**SOURCE MATERIAL:**
## start

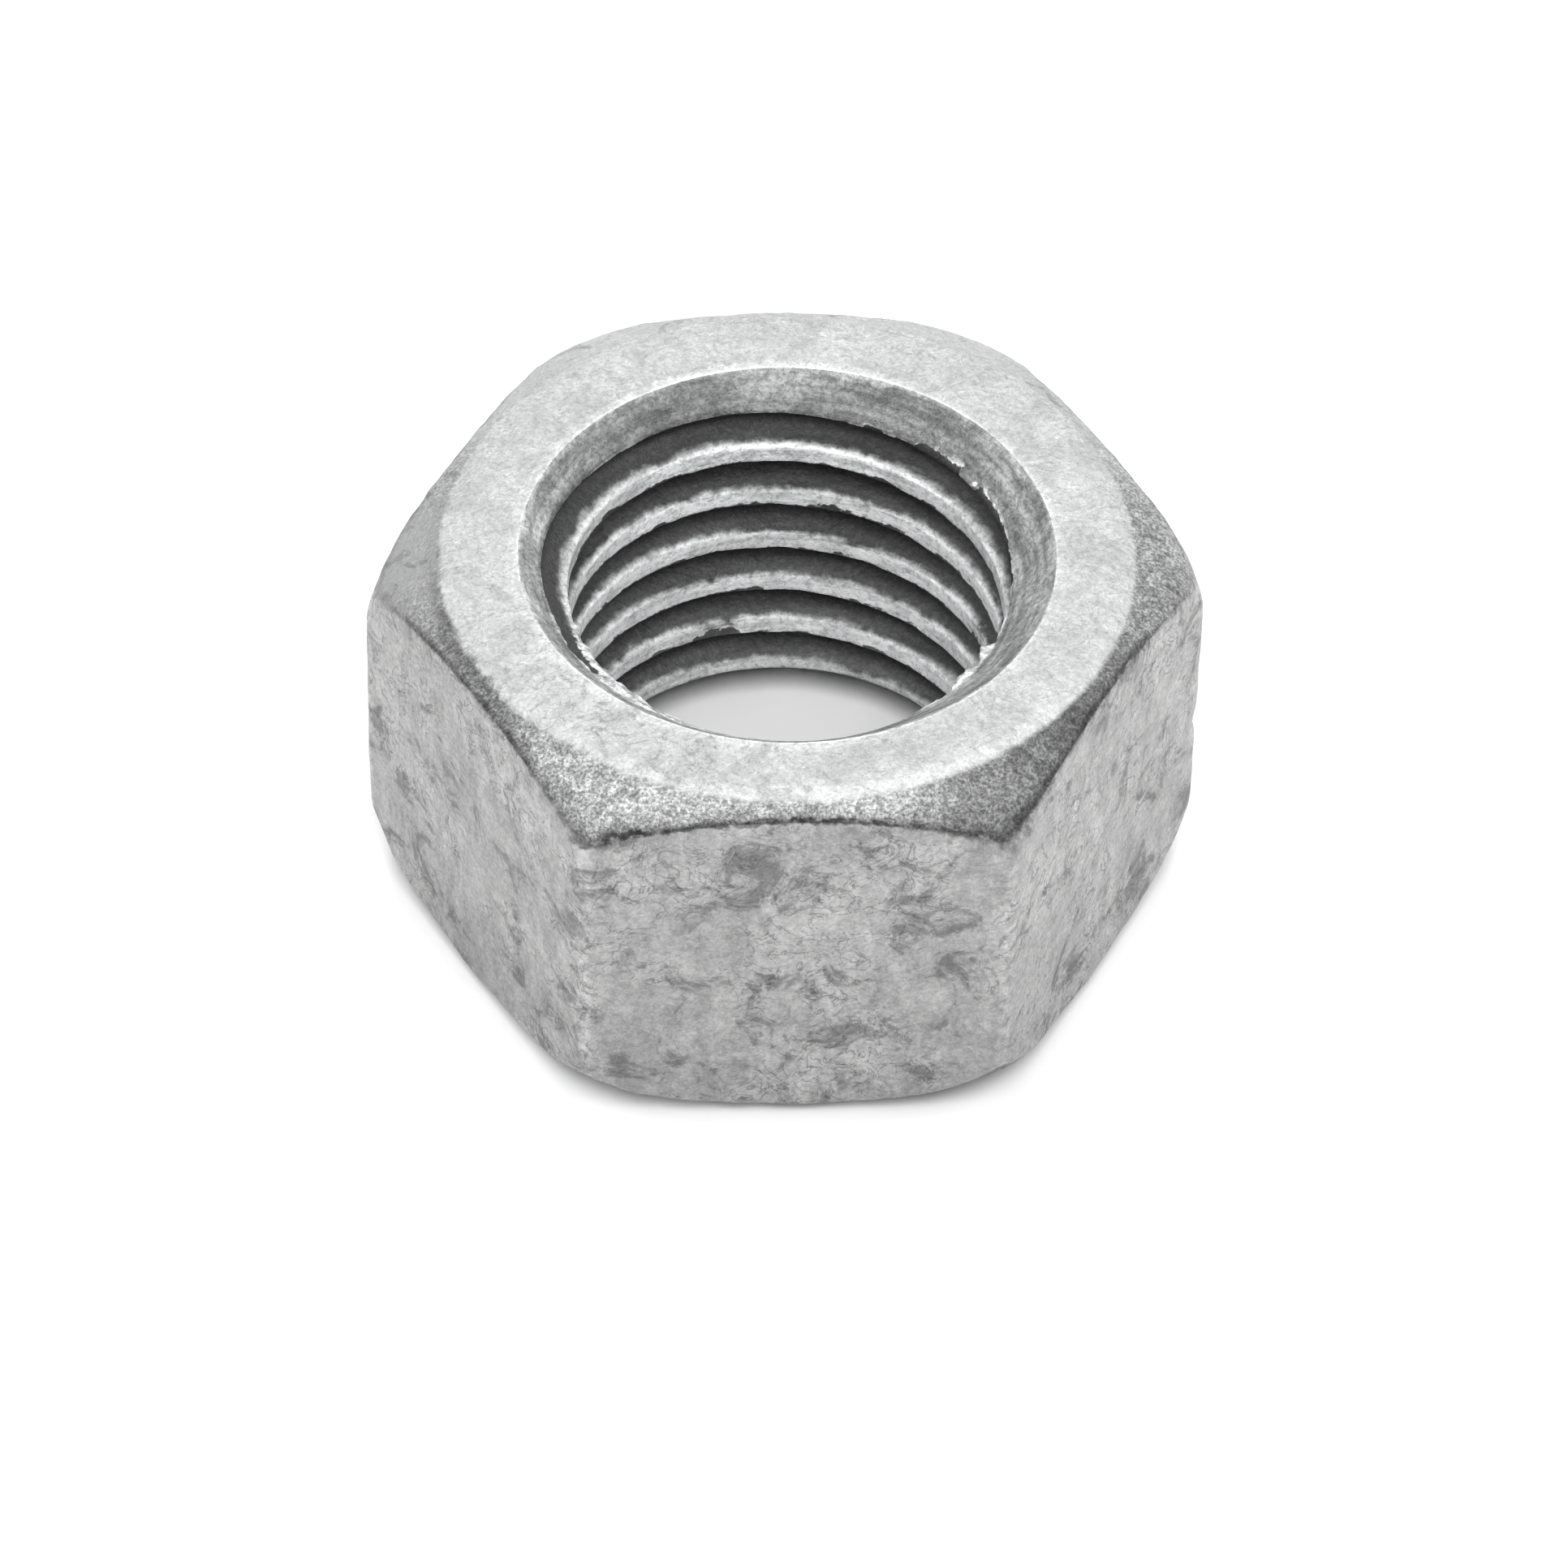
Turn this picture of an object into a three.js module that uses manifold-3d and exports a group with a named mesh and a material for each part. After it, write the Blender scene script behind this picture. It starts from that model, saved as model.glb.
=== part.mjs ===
import * as THREE from "three";
import { mergeVertices } from "three/addons/utils/BufferGeometryUtils.js";
import Module from "manifold-3d";

// A hex nut of the M20 coarse-thread size, chamfered on both faces, with a countersunk mouth at each
// end of a right-hand thread. The origin is the centre of the lower bearing face, +Z runs up the
// thread axis, +X points at a corner, and two of the flats face +Y and -Y.

// Driving dimensions, in millimetres unless the name says otherwise.
const ACROSS_FLATS = 30;
const HEIGHT = 17.6;
const FLAT_COUNT = 6;
const CORNER_RADIUS = 0.8; // rounding of the upright edges
const CORNER_STEPS = 3; // facets in each rounded upright edge
const BEARING_FACE_DIAMETER = 28.1;
const CHAMFER_SLOPE = 0.5; // drop per millimetre of radius, across the flats
const CORNER_EASE_DIAMETER = 32.7; // outside this circle the corners fall away more steeply
const CORNER_EASE_SLOPE = 2.1;
const THREAD_PITCH = 2.5;
const THREAD_MINOR_DIAMETER = 17.98; // tapped oversize, as a galvanised nut is
const THREAD_MAJOR_DIAMETER = 20.3;
const THREAD_FLANK_ANGLE = Math.PI / 6; // between a flank and the plane square to the axis
const THREAD_ROOT_FLAT = THREAD_PITCH / 8;
const THREAD_RIDGE_AT_BACK = 14.1; // height of the topmost full ridge's lower edge, on the +Y side
const COUNTERSINK_DIAMETER = 21.9;
const COUNTERSINK_HALF_ANGLE = Math.PI / 4;
const RING_STEPS = 96; // facets round the chamfers and the countersinks
const THREAD_STEPS = 64; // facets in one turn of the thread
const OVERRUN = 1; // how far the cutting bodies run past the faces they cut

const wasm = await Module();
wasm.setup();

// A closed three.js geometry as a solid that can be added to and cut.
function solidFrom(geometry) {
  const bare = geometry.clone();
  bare.deleteAttribute("normal");
  bare.deleteAttribute("uv");
  const welded = mergeVertices(bare, 1e-4);
  return new wasm.Manifold(
    new wasm.Mesh({
      numProp: 3,
      vertProperties: welded.attributes.position.array,
      triVerts: new Uint32Array(welded.index.array),
    }),
  );
}

// A solid as a three.js geometry with a flat normal on each facet.
function geometryFrom(solid) {
  const mesh = solid.getMesh();
  const indexed = new THREE.BufferGeometry();
  indexed.setAttribute("position", new THREE.BufferAttribute(new Float32Array(mesh.vertProperties), 3));
  indexed.setIndex(new THREE.BufferAttribute(new Uint32Array(mesh.triVerts), 1));
  const faceted = indexed.toNonIndexed();
  faceted.computeVertexNormals();
  return faceted;
}

// A profile of [radius, height] pairs turned about the Z axis.
function turned(profile, steps) {
  const points = profile.map(([radius, height]) => new THREE.Vector2(radius, height));
  const geometry = new THREE.LatheGeometry(points, steps);
  geometry.rotateX(Math.PI / 2);
  return geometry;
}

// The hexagonal bar, with its upright edges rounded.
function hexBar() {
  const arcCentre = (ACROSS_FLATS / 2 - CORNER_RADIUS) / Math.cos(Math.PI / FLAT_COUNT);
  const halfTurn = Math.PI / FLAT_COUNT;
  const outline = [];
  for (let corner = 0; corner < FLAT_COUNT; corner += 1) {
    const cornerAngle = (corner * 2 * Math.PI) / FLAT_COUNT;
    const centreX = arcCentre * Math.cos(cornerAngle);
    const centreY = arcCentre * Math.sin(cornerAngle);
    for (let step = 0; step <= CORNER_STEPS; step += 1) {
      const angle = cornerAngle + halfTurn * ((2 * step) / CORNER_STEPS - 1);
      const x = centreX + CORNER_RADIUS * Math.cos(angle);
      const y = centreY + CORNER_RADIUS * Math.sin(angle);
      outline.push(new THREE.Vector2(x, y));
    }
  }
  return new THREE.ExtrudeGeometry(new THREE.Shape(outline), { depth: HEIGHT, bevelEnabled: false });
}

// The turned envelope that chamfers both faces and eases the corners.
function chamferEnvelope() {
  const faceRadius = BEARING_FACE_DIAMETER / 2;
  const easeRadius = CORNER_EASE_DIAMETER / 2;
  const outerRadius = ACROSS_FLATS / 2 / Math.cos(Math.PI / FLAT_COUNT) + OVERRUN;
  const easeDrop = (easeRadius - faceRadius) * CHAMFER_SLOPE;
  const outerDrop = easeDrop + (outerRadius - easeRadius) * CORNER_EASE_SLOPE;
  return turned(
    [
      [0, 0],
      [faceRadius, 0],
      [easeRadius, easeDrop],
      [outerRadius, outerDrop],
      [outerRadius, HEIGHT - outerDrop],
      [easeRadius, HEIGHT - easeDrop],
      [faceRadius, HEIGHT],
      [0, HEIGHT],
    ],
    RING_STEPS,
  );
}

// The space one countersink cuts at the lower face: widest below the face, and a point on the axis.
function countersinkAtFoot() {
  const faceRadius = COUNTERSINK_DIAMETER / 2;
  const slope = Math.tan(COUNTERSINK_HALF_ANGLE);
  return turned(
    [
      [0, -OVERRUN],
      [faceRadius + OVERRUN * slope, -OVERRUN],
      [0, faceRadius / slope],
    ],
    RING_STEPS,
  );
}

// The same space at the upper face, turned over about the X axis.
function countersinkAtHead() {
  const geometry = countersinkAtFoot();
  geometry.rotateX(Math.PI);
  geometry.translate(0, 0, HEIGHT);
  return geometry;
}

// The four corners of one thread groove, as radius and height above the ridge's lower edge: the ridge's
// flat, the upper flank, the root's flat, and the lower flank that ends where the next turn starts.
function threadProfile() {
  const minorRadius = THREAD_MINOR_DIAMETER / 2;
  const majorRadius = THREAD_MAJOR_DIAMETER / 2;
  const flankRise = (majorRadius - minorRadius) * Math.tan(THREAD_FLANK_ANGLE);
  const ridgeFlat = THREAD_PITCH - THREAD_ROOT_FLAT - 2 * flankRise;
  return [
    [minorRadius, 0],
    [minorRadius, ridgeFlat],
    [majorRadius, ridgeFlat + flankRise],
    [majorRadius, ridgeFlat + flankRise + THREAD_ROOT_FLAT],
  ];
}

// The threaded space through the nut: the profile swept along a right-hand helix, each turn joined to
// the one above, with a fan of triangles closing each end outside the nut.
function threadedSpace() {
  const profile = threadProfile();
  const turnsBelow = Math.ceil((THREAD_RIDGE_AT_BACK + OVERRUN) / THREAD_PITCH) + 1;
  const turnsAbove = Math.ceil((HEIGHT - THREAD_RIDGE_AT_BACK + OVERRUN) / THREAD_PITCH) + 1;
  const turns = turnsBelow + turnsAbove;
  const stations = turns * THREAD_STEPS;
  const startHeight = THREAD_RIDGE_AT_BACK - turnsBelow * THREAD_PITCH;
  const positions = [];
  for (let station = 0; station <= stations; station += 1) {
    const angle = Math.PI / 2 + (station * 2 * Math.PI) / THREAD_STEPS;
    const rise = startHeight + (station * THREAD_PITCH) / THREAD_STEPS;
    for (const [radius, height] of profile) {
      positions.push(radius * Math.cos(angle), radius * Math.sin(angle), rise + height);
    }
  }
  const at = (station, point) => station * profile.length + point;
  const triangles = [];
  const addQuad = (a, b, c, d) => triangles.push(a, b, c, a, c, d);
  const last = profile.length - 1;
  for (let station = 0; station < stations; station += 1) {
    for (let point = 0; point < last; point += 1) {
      addQuad(at(station, point), at(station + 1, point), at(station + 1, point + 1), at(station, point + 1));
    }
    const turnAbove = station + THREAD_STEPS;
    if (turnAbove < stations) {
      addQuad(at(station, last), at(station + 1, last), at(turnAbove + 1, 0), at(turnAbove, 0));
    }
  }
  addEndFans(positions, triangles, at, stations, last, startHeight, turns);
  const geometry = new THREE.BufferGeometry();
  geometry.setAttribute("position", new THREE.BufferAttribute(new Float32Array(positions), 3));
  geometry.setIndex(triangles);
  return geometry;
}

// Each open end is a loop of one turn along the helix and the step back down the profile.
function addEndFans(positions, triangles, at, stations, last, startHeight, turns) {
  const lowerLoop = [];
  for (let station = 0; station <= THREAD_STEPS; station += 1) lowerLoop.push(at(station, 0));
  for (let point = last; point > 0; point -= 1) lowerLoop.push(at(0, point));
  const upperLoop = [];
  for (let station = stations - THREAD_STEPS; station <= stations; station += 1) {
    upperLoop.push(at(station, last));
  }
  for (let point = last - 1; point >= 0; point -= 1) upperLoop.push(at(stations, point));
  const lowerCentre = positions.length / 3;
  positions.push(0, 0, startHeight - THREAD_PITCH);
  const upperCentre = lowerCentre + 1;
  positions.push(0, 0, startHeight + (turns + 2) * THREAD_PITCH);
  lowerLoop.forEach((vertex, i) => {
    triangles.push(lowerCentre, lowerLoop[(i + 1) % lowerLoop.length], vertex);
  });
  upperLoop.forEach((vertex, i) => {
    triangles.push(upperCentre, vertex, upperLoop[(i + 1) % upperLoop.length]);
  });
}

function nutBody() {
  return solidFrom(hexBar())
    .intersect(solidFrom(chamferEnvelope()))
    .subtract(solidFrom(threadedSpace()))
    .subtract(solidFrom(countersinkAtFoot()))
    .subtract(solidFrom(countersinkAtHead()));
}

// Hot-dip galvanised steel: a light, slightly warm grey, matt for a metal.
function zincMaterial() {
  return new THREE.MeshStandardMaterial({ color: 0xb9b9b6, roughness: 0.55, metalness: 0.85 });
}

const hexNut = new THREE.Mesh(geometryFrom(nutBody()), zincMaterial());
hexNut.name = "hex_nut";

const part = new THREE.Group();
part.name = "hex_nut_m20";
part.add(hexNut);

export default part;
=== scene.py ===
"""The looks of a galvanised hex nut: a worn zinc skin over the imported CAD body, with a bare steel thread.

Lengths inside the shape code are millimetres, and the finished mesh is scaled to metres. Directions round the
axis are in degrees: 0 is the nut's right-hand corner, 90 its back, 180 its left-hand corner, 270 its front.
"""

import math

import bpy
import numpy as np
from mathutils import Matrix, Vector


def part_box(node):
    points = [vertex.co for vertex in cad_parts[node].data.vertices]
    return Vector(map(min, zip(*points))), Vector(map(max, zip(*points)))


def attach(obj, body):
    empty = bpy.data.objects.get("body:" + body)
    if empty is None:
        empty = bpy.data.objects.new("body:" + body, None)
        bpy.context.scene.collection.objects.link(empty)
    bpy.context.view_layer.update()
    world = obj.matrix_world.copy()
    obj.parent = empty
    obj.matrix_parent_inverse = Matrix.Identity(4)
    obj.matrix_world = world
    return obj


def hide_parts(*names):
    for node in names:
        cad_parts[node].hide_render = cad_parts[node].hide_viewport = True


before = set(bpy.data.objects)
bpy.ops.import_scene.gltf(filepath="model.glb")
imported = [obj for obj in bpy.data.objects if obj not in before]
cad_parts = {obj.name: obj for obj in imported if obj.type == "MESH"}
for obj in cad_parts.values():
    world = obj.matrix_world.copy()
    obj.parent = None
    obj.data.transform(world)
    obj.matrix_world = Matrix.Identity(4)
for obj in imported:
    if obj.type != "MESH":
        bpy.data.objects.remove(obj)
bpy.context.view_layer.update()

MM = 0.001
LOW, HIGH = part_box("hex_nut")
HALF_FLATS = (HIGH.y - LOW.y) / 2 / MM
HEIGHT = (HIGH.z - LOW.z) / MM

# The same driving dimensions as the CAD body, in millimetres.
BEARING_RADIUS = 14.05
CHAMFER_SLOPE = 0.5
EASE_RADIUS = 16.35
EASE_SLOPE = 2.1
PITCH = 2.5
MINOR_RADIUS = 8.99
MAJOR_RADIUS = 10.15
RIDGE_AT_BACK = 14.1
SINK_RADIUS = 10.95
FLANK_RISE = (MAJOR_RADIUS - MINOR_RADIUS) * math.tan(math.pi / 6)
ROOT_FLAT = PITCH / 8
RIDGE_FLAT = PITCH - ROOT_FLAT - 2 * FLANK_RISE

# How softly the surfaces run into each other, in millimetres.
CORNER_BLEND = 0.55
EASE_BLEND = 0.5
FACE_BLEND = 0.3
SIDE_BLEND = 0.25
RIDGE_ROUND = 0.035  # how far a ridge's edge is rounded back
RIDGE_STEP = 0.05  # from a thread edge to the next vertex

# How finely the mesh is divided.
COLUMNS = 576  # vertices round the axis
FACE_ROWS = 16
CHAMFER_ROWS = 12
SIDE_ROWS = 56
SIDE_CROWDING = 0.06  # draws the rows of the flats towards their ends
RIDGE_SHARES = (0.22, 0.4, 0.6, 0.78)
FLANK_SHARES = (0.2, 0.45, 0.7, 0.93)

FAR = 5.0  # a distance in millimetres that reads as "not near this edge"
ON_FACE = 1e-6  # a vertex this close to a face lies on it

# How rough the surfaces and the edges of the zinc are, in millimetres.
BROAD_LUMPS = 0.035
SMALL_LUMPS = 0.020
FINE_LUMPS = 0.010
SEAM_LUMPS = 0.04
SEAM_GROOVE = 0.05
EDGE_LUMPS = 0.018
EDGE_NICKS = 0.35
RIM_SWELL = 0.03
RIM_LUMPS = 0.035
TOOL_WAVES = 0.008
TORN_RIDGES = 0.035
MOUTH_CHIPS = 0.3
CHIPPED_BACK = 0.75
LIP_ON_LEFT = 0.13
LIP_ON_RIGHT = 0.42
BLUNT_TIP = 0.3  # how far the chamfer's colour stops short of each corner's tip
COAT_AND_SHADOW_EDGE_ABOVE = 0.42  # how wide the zinc's edge is on a ridge's upper side, where it also paints a soft shadow edge, and below it
COAT_EDGE_BELOW = 0.09

# Where round the axis something differs: a direction and how far it spreads, in degrees.
SHARP_CORNER_AT = (180, 16)
CREASE_AT = (196, 17)
WORN_EDGE_AT = (215, 40)
FADING_AT = (262, 42)
SPECKS_AT = (240, 34)
# A painted highlight along the front rim of the bearing face.
FRONT_RIM_HIGHLIGHT_AT = (282, 46)
SMOOTH_AT = (176, 15)
# Painted highlights round the countersink's rim, strongest at the back and the left.
BACK_RIM_HIGHLIGHT_AT = (92, 48)
LEFT_RIM_HIGHLIGHT_AT = (232, 26)
DUST_AT = (178, 36)
CHIPPED_ZINC_AT = (40, 28)
CHIPPED_STEEL_AT = (48, 30)
LEFT_LIP_AT = (218, 34)
RIGHT_LIP_AT = (331, 19)
TONE_WOBBLE = 9  # how far the chamfer's and the seam's tables wander, in degrees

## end

**WHAT THIS TASK INVOLVES:** Write out each line exactly as it appears, from the line with "obj.matrix_world = world" up to and including the line with "COAT_EDGE_BELOW = 0.09".

**TASK RESPONSE:**
    obj.matrix_world = world
    return obj


def hide_parts(*names):
    for node in names:
        cad_parts[node].hide_render = cad_parts[node].hide_viewport = True


before = set(bpy.data.objects)
bpy.ops.import_scene.gltf(filepath="model.glb")
imported = [obj for obj in bpy.data.objects if obj not in before]
cad_parts = {obj.name: obj for obj in imported if obj.type == "MESH"}
for obj in cad_parts.values():
    world = obj.matrix_world.copy()
    obj.parent = None
    obj.data.transform(world)
    obj.matrix_world = Matrix.Identity(4)
for obj in imported:
    if obj.type != "MESH":
        bpy.data.objects.remove(obj)
bpy.context.view_layer.update()

MM = 0.001
LOW, HIGH = part_box("hex_nut")
HALF_FLATS = (HIGH.y - LOW.y) / 2 / MM
HEIGHT = (HIGH.z - LOW.z) / MM

# The same driving dimensions as the CAD body, in millimetres.
BEARING_RADIUS = 14.05
CHAMFER_SLOPE = 0.5
EASE_RADIUS = 16.35
EASE_SLOPE = 2.1
PITCH = 2.5
MINOR_RADIUS = 8.99
MAJOR_RADIUS = 10.15
RIDGE_AT_BACK = 14.1
SINK_RADIUS = 10.95
FLANK_RISE = (MAJOR_RADIUS - MINOR_RADIUS) * math.tan(math.pi / 6)
ROOT_FLAT = PITCH / 8
RIDGE_FLAT = PITCH - ROOT_FLAT - 2 * FLANK_RISE

# How softly the surfaces run into each other, in millimetres.
CORNER_BLEND = 0.55
EASE_BLEND = 0.5
FACE_BLEND = 0.3
SIDE_BLEND = 0.25
RIDGE_ROUND = 0.035  # how far a ridge's edge is rounded back
RIDGE_STEP = 0.05  # from a thread edge to the next vertex

# How finely the mesh is divided.
COLUMNS = 576  # vertices round the axis
FACE_ROWS = 16
CHAMFER_ROWS = 12
SIDE_ROWS = 56
SIDE_CROWDING = 0.06  # draws the rows of the flats towards their ends
RIDGE_SHARES = (0.22, 0.4, 0.6, 0.78)
FLANK_SHARES = (0.2, 0.45, 0.7, 0.93)

FAR = 5.0  # a distance in millimetres that reads as "not near this edge"
ON_FACE = 1e-6  # a vertex this close to a face lies on it

# How rough the surfaces and the edges of the zinc are, in millimetres.
BROAD_LUMPS = 0.035
SMALL_LUMPS = 0.020
FINE_LUMPS = 0.010
SEAM_LUMPS = 0.04
SEAM_GROOVE = 0.05
EDGE_LUMPS = 0.018
EDGE_NICKS = 0.35
RIM_SWELL = 0.03
RIM_LUMPS = 0.035
TOOL_WAVES = 0.008
TORN_RIDGES = 0.035
MOUTH_CHIPS = 0.3
CHIPPED_BACK = 0.75
LIP_ON_LEFT = 0.13
LIP_ON_RIGHT = 0.42
BLUNT_TIP = 0.3  # how far the chamfer's colour stops short of each corner's tip
COAT_AND_SHADOW_EDGE_ABOVE = 0.42  # how wide the zinc's edge is on a ridge's upper side, where it also paints a soft shadow edge, and below it
COAT_EDGE_BELOW = 0.09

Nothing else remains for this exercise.